Dice una antigua ley de la política que aquellos gobernantes que han ejercido durante mucho tiempo un poder omnímodo y sin limitaciones acaban sistemáticamente afectados por una pérdida total del sentido de la realidad y por una preocupante desconexión con la calle. El que albergue alguna duda sobre la validez de este axioma, solo tiene que repasar la trayectoria de Francisco Camps como expresidente de la Generalitat Valenciana. A lo largo de los últimos ocho años, todas las intervenciones públicas del exdirigente popular se han caracterizado por su tono desafiante, por aplicarles a sus sucesores un desprecio carente de la más mínima lealtad institucional y por su negativa a reconocer que los tiempos han cambiado y que sus días de gloria pública ya han pasado.

Ya sea durante sus visitas a los juzgados, en sus comparecencias en comisiones parlamentarias de investigación o en las declaraciones periodísticas, Camps ha renunciado a la autocrítica y al perfil bajo. Sus discursos son desaforadas proclamas de egolatría, en las que considera su etapa de gobierno como un siglo de oro valenciano, que fue desbaratado por una oscura operación en la que participaban una izquierda antidemocrática y unos medios de comunicación manipuladores, empeñados en darle la vuelta a la voluntad de los votantes. En este relato de ciencia ficción, no hay ni una sola referencia a los infinitos casos de corrupción en los que se han visto envueltos él mismo y sus máximos colaboradores y tampoco se dedica ni una palabra a describir al estado de ruina en el que quedó esta autonomía tras el despilfarro delirante de su administración. Ese país de eternos barracones escolares, de centros culturales a medio hacer, de deudas millonarias por proyectos frustrados y de consellers encarcelados no existe en la mente de un político desorientado, que insiste en la defensa de su legado ante la Historia y que solo acepta codearse con personajes de la talla de Jaime I.

El rechazo del expresidente a aceptar su jubilación de la primera línea lo ha convertido en una figura singular, que destaca incluso en el bizarro universo de una política valenciana. Los programas televisivos de variedades políticas se frotan las manos cada vez que aparece en público y consolida su imagen de friki capaz de dar siempre cuatro o cinco frases llamativas. Los partidos de izquierdas hacen fiesta mayor cuando Camps efectúa alguna de sus declaraciones, conscientes de que cada vez que abre la boca les recuerda a los valencianos la terrible herencia que dejó el PP. Hasta su propio partido intenta marcar distancias con un hombre cuya mera presencia sirve para sacar a la luz los motivos que llevaron a los populares al duro banco de la oposición. El expresidente hace esta cruzada personal en medio de la soledad más desoladora. Con el paso de los años y con la acumulación de escándalos, han desaparecido todos sus coros de aduladores y se han disuelto todas las lealtades insobornables. La política actual corre a la velocidad del rayo y Camps se ha quedado anclado en la foto fija de los Ferraris, de las visitas del Papa y de las Copas de América.

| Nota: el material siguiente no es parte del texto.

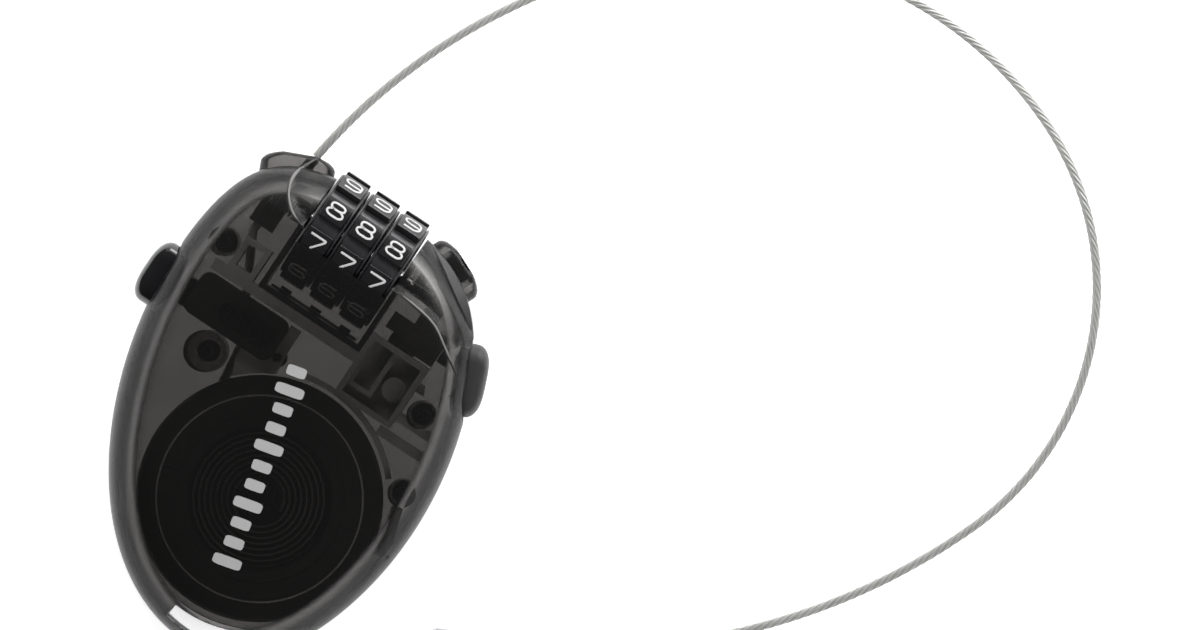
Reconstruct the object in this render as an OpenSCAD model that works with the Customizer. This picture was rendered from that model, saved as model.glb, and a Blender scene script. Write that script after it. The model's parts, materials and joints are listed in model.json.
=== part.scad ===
// Retractable cable luggage lock with three number wheels.
// Millimetres. X runs along the wheel spindle, Y towards the wheels, Z out of the front face.
// The origin is on the cable drum's axis, at the flat back face.

/* [Case] */
// Thickness of the case at its middle
case_t = 22; // [21.8:0.1:22.6]
// Height of the parting line above the back face
part_z = 10.5; // [10.2:0.1:10.8]
// Wall thickness of the two shells
wall = 1.8; // [1.6:0.1:2]
// Thickness of the flat back
floor_t = 1.6; // [1.4:0.1:1.8]
// Squareness of the front shell's rounded edge
front_power = 5.5; // [5:0.25:6]
// Squareness of the back shell's rounded edge
back_power = 8; // [7:0.5:9]
// Centre that the egg outline is drawn around
egg_c = [-5, 12];
// Sharpness of the egg's corners
egg_blend = 7.5; // [7:0.25:8]
// Circles whose arcs bound the egg, as [centre x, centre y, radius]
egg_left = [38.7, 27, 72.3];
egg_right = [-38.7, 8.9, 62.5];
egg_top = [7.7, -426.9, 478.5];
egg_bottom = [4.2, 26.3, 54.4];

/* [Number wheels] */
// Radius over the number pads
wheel_r = 10.2; // [9.8:0.1:10.3]
// Spacing of the wheels along the spindle
wheel_pitch = 5.7; // [5.5:0.1:5.8]
// Width of one wheel
wheel_w = 5.4; // [5:0.1:5.4]
// Height of the spindle above the back face
spindle_z = 11.3; // [11.1:0.1:11.5]
// Distance of the spindle from the drum's axis
spindle_y = 41.9; // [41.8:0.1:42]
// Place of the middle wheel along the spindle
middle_x = -9.35; // [-9.4:0.05:-9.3]
// Number pads on a wheel
pads = 10; // [8:1:12]
// Lowest edge of the wheel window
window_y = 39; // [38.8:0.1:39.4]

/* [Cable] */
// Diameter of the wire rope
cable_d = 1.5; // [1.2:0.1:1.6]
// Height of the cable and the plug socket above the back face
cable_z = 7.5; // [7.4:0.1:7.6]
// Place where the cable leaves the case
exit_p = [-23.1, 51];
// Heading of the cable where it leaves the case
exit_a = 82.6; // [80:0.2:85]
// Bend radius of each length of the cable loop
loop_r = [99.2, 62.7, 47.6, 107.3];
// Turn of each length of the cable loop, clockwise
loop_turn = [35.7, 70.2, 88, 38];
// Gap between neighbouring lengths
loop_gap = 0.4; // [0.35:0.05:0.6]

/* [Plug] */
// Diameter of the plug
plug_d = 5.3; // [5:0.1:5.4]
// Length of the plug
plug_l = 20.6; // [18:0.2:22]
// Diameter of the plug's neck
neck_d = 3.4; // [3:0.1:3.8]
// Length of the neck
neck_l = 6; // [5:0.2:6.4]
// Length of the tip beyond the neck
tip_l = 3; // [2.6:0.1:3.4]

/* [Reel] */
// Radius of the cable drum
drum_r = 20; // [19.6:0.1:20.1]
// Radius of the drum's spring chamber
chamber_r = 11.6; // [11:0.1:11.8]
// Radius that the cable is wound on
core_r = 12.6; // [12.3:0.1:12.8]
// Turns of the spiral mainspring
spring_turns = 8; // [6:1:9]

/* [Buttons] */
// Height of both side buttons across the case
button_h = 7; // [6:0.2:7.4]

/* [Hidden] */
$fn = 64;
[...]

El comportamiento de Francisco Camps empieza a recordar peligrosamente al del personaje de Norma Desmond, retratado con crueldad por Billy Wilder en aquella inolvidable película llamada El crepúsculo de los dioses. La figura de una decadente diva del cine mudo, olvidada por sus fans y empeñada en vivir en un mundo inventado en el que todavía se mantienen sus esplendores pasados, se ha convertido en un paradigma perfecto sobre uno de los aspectos más misteriosos de la condición humana: la incapacidad de los poderosos a la hora de encajar la pérdida del poder y el patológico sentimiento de ira que sienten cuando les toca volver a vivir en el mundo de los simples mortales.

La política española está llena de dirigentes que han hecho este aterrizaje de forma desastrosa, aunque ninguno ha alcanzado -ni de lejos- los niveles de patetismo a los que está llegando Francisco Camps. Aunque el exdirigente popular tiene libertad absoluta para hacer lo que le dé la gana, le convendría recordar que el haber ostentado la Presidencia de la Generalitat durante dos legislaturas es un honor que conlleva ciertas obligaciones en materia de dignidad institucional. El cargo se merece cierto respeto y sería importante evitar que a su paso surjan frases del tipo «aunque te parezca mentira, ese señor tan extraño fue un día el presidente de los valencianos».